# RAW in NTFS ohne DATENverlust



## amintire (31. Mai 2009)

Hallo alle zusammen. Ich wollte meine 1000GB Festplatte partitionieren - die war 600 / 400 geteilt. Beides war als NTFS.

Jetzt ist der eine Teil so wie es sein soll - der andere jedoch ist als RAW.

Wie kann ich die RAW Platte als NTFS umwandeln OHNE die Daten zu löschen. Diese sind extrem wichtig.

Hoffe auf Hilfe.

Gruß amintire


----------



## gh0stSurf3r (25. September 2009)

amintire hat gesagt.:


> Hallo alle zusammen.
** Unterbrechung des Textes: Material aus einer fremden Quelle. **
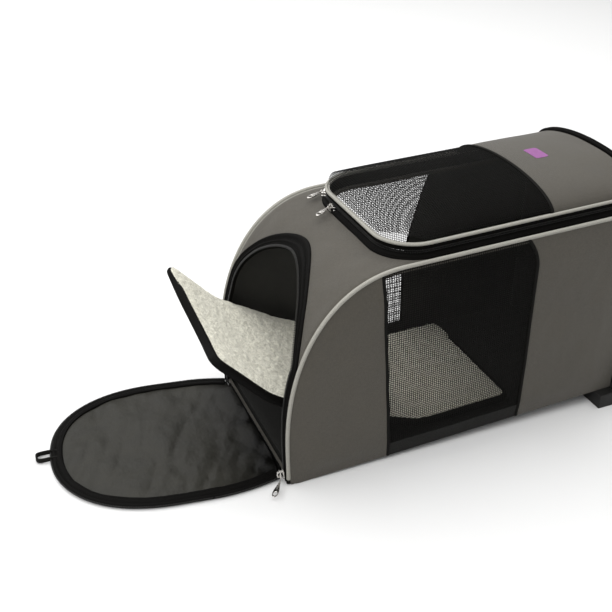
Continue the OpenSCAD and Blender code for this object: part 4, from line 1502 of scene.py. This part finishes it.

Ich wollte meine 1000GB Festplatte partitionieren - die war 600 / 400 geteilt. Beides war als NTFS.
> 
> Jetzt ist der eine Teil so wie es sein soll - der andere jedoch ist als RAW.
> 
> ...



Joah...

Ich habe gerade gnau das selbe Problem! Ist das überhaupt möglich wieder in ntfs umzuwandeln`Und wie passiert so was eig. das sich eine über ein 3/4 Jahr einwandfrei ende Partition auf einmal in RAW umwandelt


----------